Pink Sheets Presses SEC on ADRs

Pink Sheets, for the second time in two years, is calling on the Securities and Exchange Commission to require the Financial Industry Regulatory Authority (FINRA) to disseminate last-sale data on American Depository Receipts (ADRs) traded over the counter in real time.

“It is shocking that U.S. investors are unable to monitor the quality of executions they receive from their broker-dealers in such an important part of the market for OTC equity securities,” Cromwell Coulson, Pink Sheets’ chief executive, told the SEC in a letter.

ADRs traded in the pinks account for about $300 million a day in trades, according to Pink Sheets. That’s double the traded value of the entire OTC Bulletin Board, the more respected half of the OTC marketplace.

Pink Sheets made its plea as part of the regulatory approval process underway to strengthen the front-running rules governing the OTC market.

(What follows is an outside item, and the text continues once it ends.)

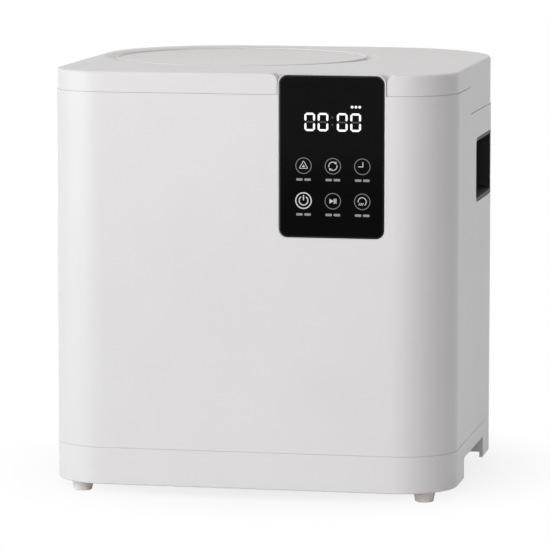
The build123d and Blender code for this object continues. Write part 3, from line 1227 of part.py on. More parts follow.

FINRA (formerly the NASD) will begin applying the Manning Rule, which covers trading ahead of customer limit orders in Nasdaq securities, to the OTC market in November (see separate article).

That is expected to result in an increase in limit orders. Customers whose limit orders in ADR names are filled would benefit if ADR trades were publicly reported in real time, Pink Sheets argues. Today, FINRA just disseminates a summary of OTC ADR trading activity at the end of the day.

FINRA executives maintain they are willing to disseminate the information, but are prevented from doing so by the SEC. At a breakfast this summer in Jersey City, N.J., sponsored by the Security Traders Association of New York, traders asked a FINRA representative why FINRA would not transmit real-time trade reports in OTC ADRs. The executive told the group that FINRA was ready to do so, but the SEC was opposed to the move. The SEC had no comment.

(The SEC does permit the dissemination of last-sale data in real time for OTC trades of unregistered domestic securities.)

This is the second time Pink Sheets has asked the SEC to remove the ban on real-time trade reports in OTC ADRs. In 2005, it made a similar request, but got nowhere. This time as before, it has the support of the STA, which also sent a letter to the SEC. Pink Sheets also has the support of TD Ameritrade whose retail customers account for a big chunk of OTC trading.

Pink Sheets’ quest is not completely altruistic. Any increase in transparency in these names is bound to improve the fortunes of the Pink Sheets and the dealers that trade the stocks, Coulson acknowledges. “More transparency makes investors happier,” he says. “So if there is more transparency, investors will be more willing to trade.”

Market makers have been required to report OTC trades to FINRA’s Automated Confirmation Transaction (ACT) service since 1993. FINRA began disseminating real-time reports of trades of domestic OTC equities in 1994. But it has never disseminated real-time last-sale reports for OTC ADRs.

FINRA has always maintained it can’t disseminate the data (from which it earns revenues) because of SEC concerns over trading unregistered foreign securities. Most OTC ADRs are unregistered, meaning the firms have not filed certain legal and financial documents with the U.S. government.

The SEC has stated in the past that it is worried that too much transparency could lead investors to trade these securities and get into trouble.

When FINRA’s OTC Bulletin Board launched in 1990, the SEC did not allow market makers to update their ADR quotes in real time. It permitted only two updates a day, rendering the prices mere indications of interest.

And in 1997, the NASD, under SEC pressure, banned all quotations in OTC ADRs traded on the OTCBB market.

“The NASD is concerned that where there is no public information available regarding a security,” the NASD said at the time, “the broad-based automated display of quotations in that security creates an unjustified perception of reliability.”

Today, very few ADRs are listed on the OTCBB, having long ago fallen to the Pink Sheets. There, the quotes are firm and disseminated in real time. Most ADRs that are registered with the federal government trade on the New York and Nasdaq stock exchanges.